== Short task ==
Search the data for the string "hinge" and extract every line where it appears.
-- START Supplied information --
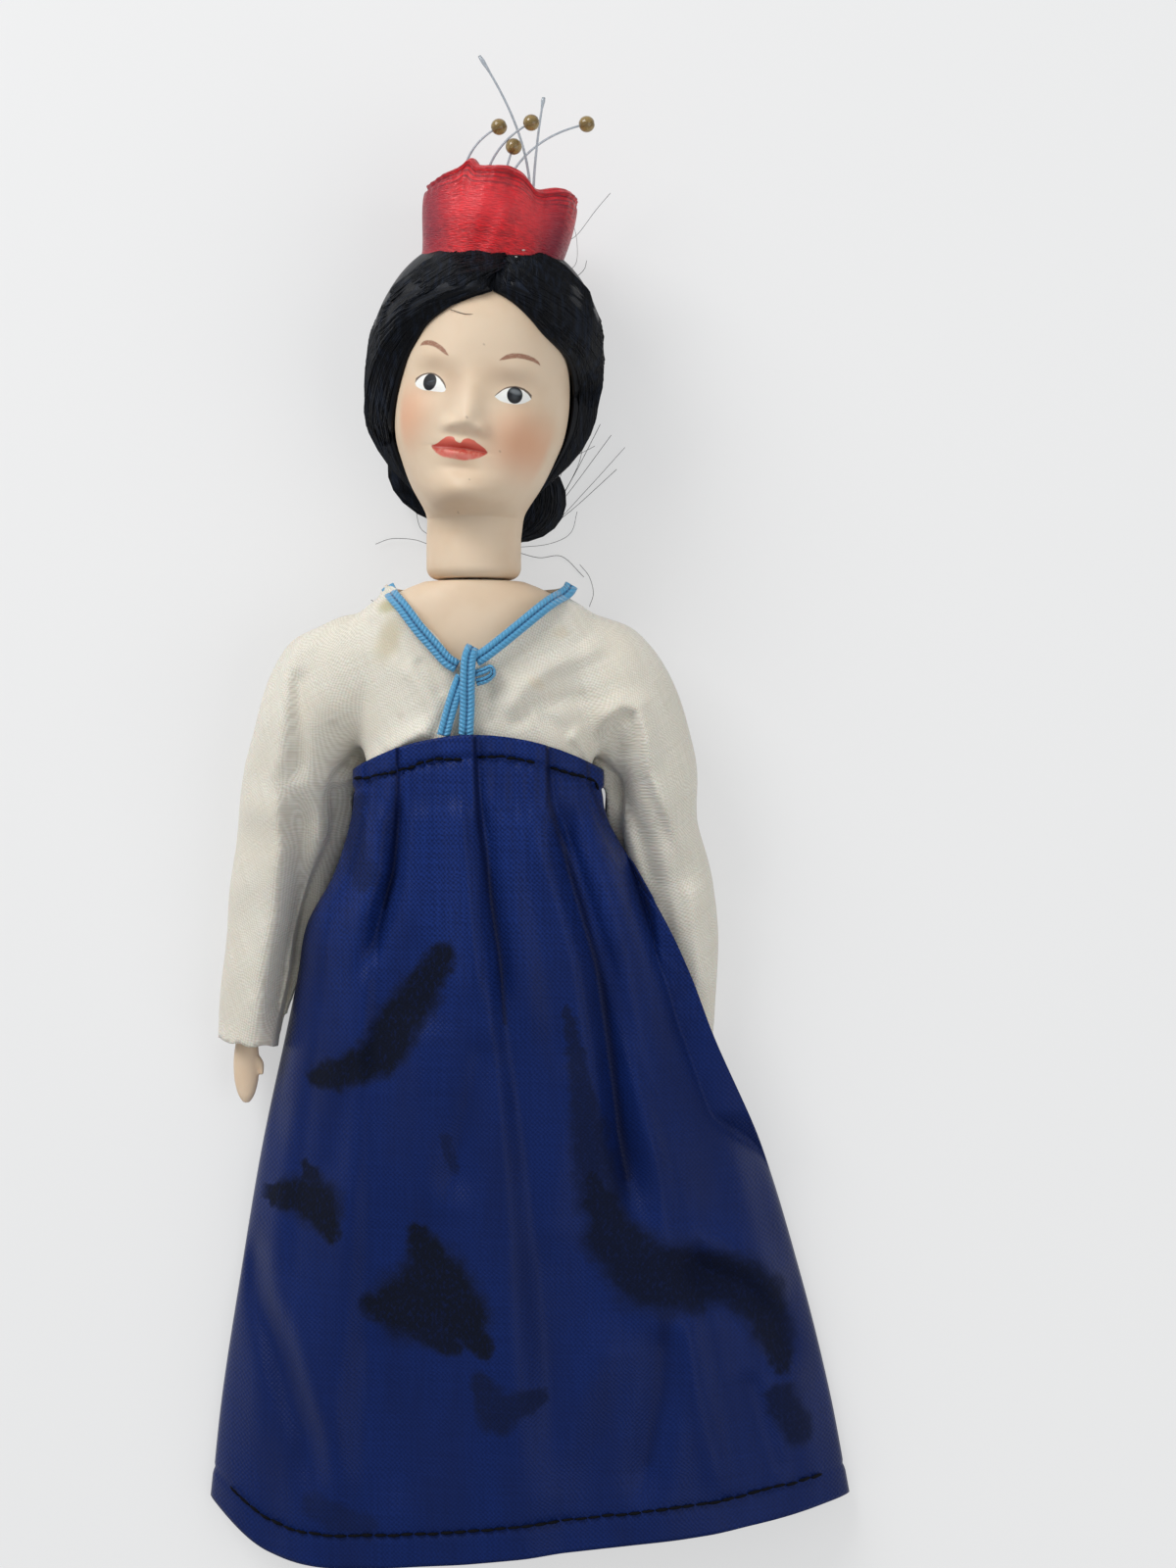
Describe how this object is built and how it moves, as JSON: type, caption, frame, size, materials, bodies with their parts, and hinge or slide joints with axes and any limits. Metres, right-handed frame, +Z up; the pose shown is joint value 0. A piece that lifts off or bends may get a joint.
-- END Supplied information --
-- START Supplied information --
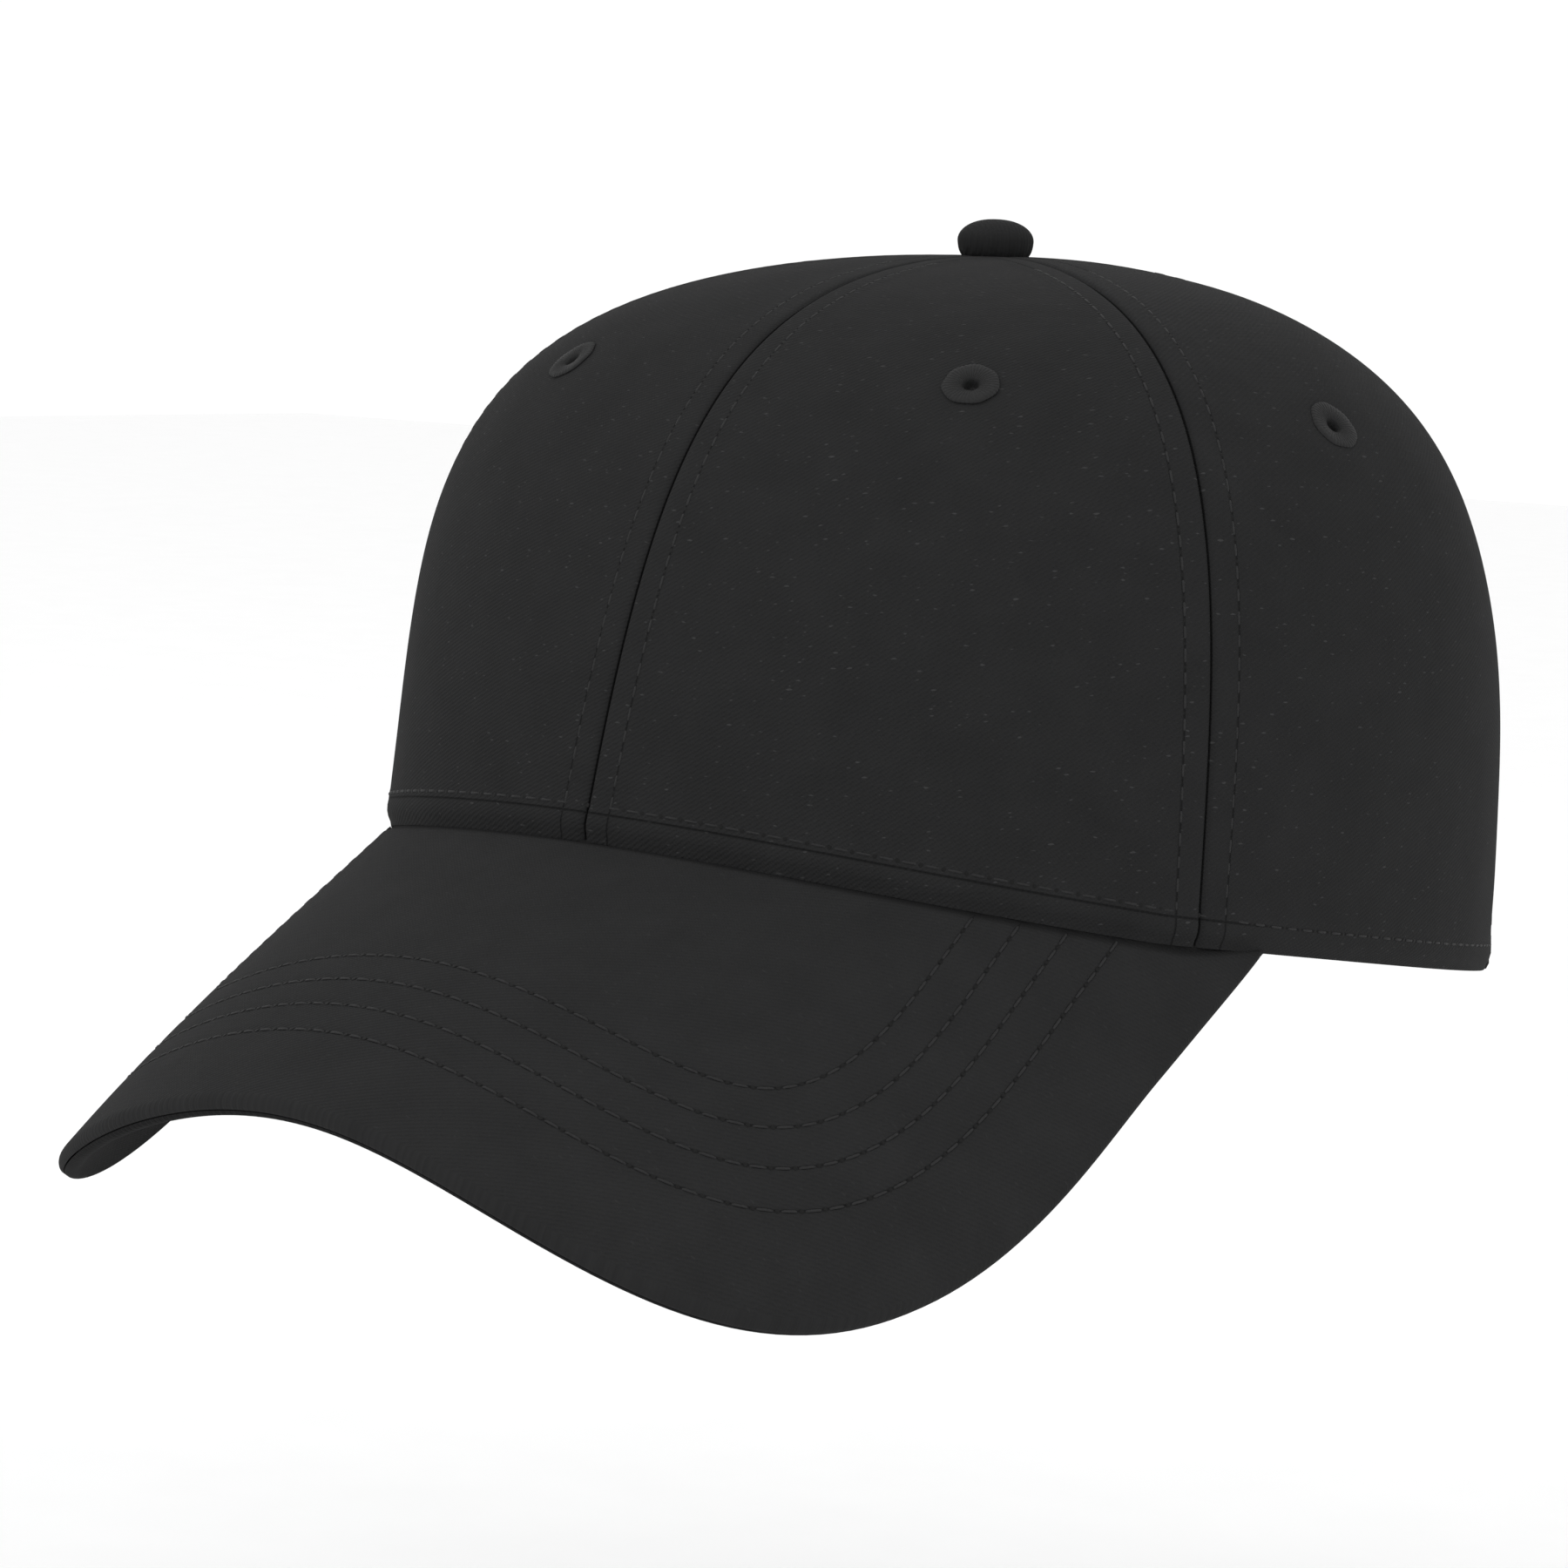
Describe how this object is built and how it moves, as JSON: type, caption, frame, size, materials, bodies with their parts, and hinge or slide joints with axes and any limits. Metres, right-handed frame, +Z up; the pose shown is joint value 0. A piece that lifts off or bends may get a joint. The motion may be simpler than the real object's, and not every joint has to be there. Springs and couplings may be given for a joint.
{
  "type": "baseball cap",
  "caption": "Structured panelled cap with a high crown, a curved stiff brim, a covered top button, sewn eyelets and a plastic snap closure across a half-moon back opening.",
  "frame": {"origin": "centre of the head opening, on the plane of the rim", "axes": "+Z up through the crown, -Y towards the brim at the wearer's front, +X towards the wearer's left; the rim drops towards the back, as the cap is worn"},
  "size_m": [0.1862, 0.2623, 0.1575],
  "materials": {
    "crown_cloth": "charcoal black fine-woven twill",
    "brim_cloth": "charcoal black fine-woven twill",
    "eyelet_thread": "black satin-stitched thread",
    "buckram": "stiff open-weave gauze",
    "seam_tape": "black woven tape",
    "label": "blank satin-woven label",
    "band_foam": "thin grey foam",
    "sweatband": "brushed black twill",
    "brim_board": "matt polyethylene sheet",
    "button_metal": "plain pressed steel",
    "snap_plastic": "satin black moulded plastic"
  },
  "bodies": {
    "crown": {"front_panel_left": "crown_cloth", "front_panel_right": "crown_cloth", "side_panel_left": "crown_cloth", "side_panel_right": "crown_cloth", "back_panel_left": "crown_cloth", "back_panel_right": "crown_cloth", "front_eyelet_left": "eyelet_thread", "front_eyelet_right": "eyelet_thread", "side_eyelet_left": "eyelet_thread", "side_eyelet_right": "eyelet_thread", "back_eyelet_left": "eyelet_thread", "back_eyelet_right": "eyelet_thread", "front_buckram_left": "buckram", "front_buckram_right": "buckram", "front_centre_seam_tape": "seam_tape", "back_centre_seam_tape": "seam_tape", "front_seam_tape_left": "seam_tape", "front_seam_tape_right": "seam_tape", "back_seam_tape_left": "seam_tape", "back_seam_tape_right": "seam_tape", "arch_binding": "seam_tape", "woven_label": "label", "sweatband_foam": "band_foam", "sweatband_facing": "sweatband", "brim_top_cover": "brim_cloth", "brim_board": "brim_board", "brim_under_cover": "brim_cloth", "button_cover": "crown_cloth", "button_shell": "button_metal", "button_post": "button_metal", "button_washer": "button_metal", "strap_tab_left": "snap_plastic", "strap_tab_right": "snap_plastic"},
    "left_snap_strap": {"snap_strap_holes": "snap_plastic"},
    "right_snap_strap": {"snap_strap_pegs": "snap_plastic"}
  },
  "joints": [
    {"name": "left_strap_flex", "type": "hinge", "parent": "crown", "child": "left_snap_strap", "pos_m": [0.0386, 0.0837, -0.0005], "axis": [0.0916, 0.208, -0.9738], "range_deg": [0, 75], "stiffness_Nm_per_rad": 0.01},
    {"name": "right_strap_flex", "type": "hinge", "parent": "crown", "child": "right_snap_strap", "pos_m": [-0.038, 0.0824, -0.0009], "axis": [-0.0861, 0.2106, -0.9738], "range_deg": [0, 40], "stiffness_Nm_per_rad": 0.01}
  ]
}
-- END Supplied information --
== Response to the exercise ==
Describe how this object is built and how it moves, as JSON: type, caption, frame, size, materials, bodies with their parts, and hinge or slide joints with axes and any limits. Metres, right-handed frame, +Z up; the pose shown is joint value 0. A piece that lifts off or bends may get a joint.
Describe how this object is built and how it moves, as JSON: type, caption, frame, size, materials, bodies with their parts, and hinge or slide joints with axes and any limits. Metres, right-handed frame, +Z up; the pose shown is joint value 0. A piece that lifts off or bends may get a joint. The motion may be simpler than the real object's, and not every joint has to be there. Springs and couplings may be given for a joint.
    {"name": "left_strap_flex", "type": "hinge", "parent": "crown", "child": "left_snap_strap", "pos_m": [0.0386, 0.0837, -0.0005], "axis": [0.0916, 0.208, -0.9738], "range_deg": [0, 75], "stiffness_Nm_per_rad": 0.01},
    {"name": "right_strap_flex", "type": "hinge", "parent": "crown", "child": "right_snap_strap", "pos_m": [-0.038, 0.0824, -0.0009], "axis": [-0.0861, 0.2106, -0.9738], "range_deg": [0, 40], "stiffness_Nm_per_rad": 0.01}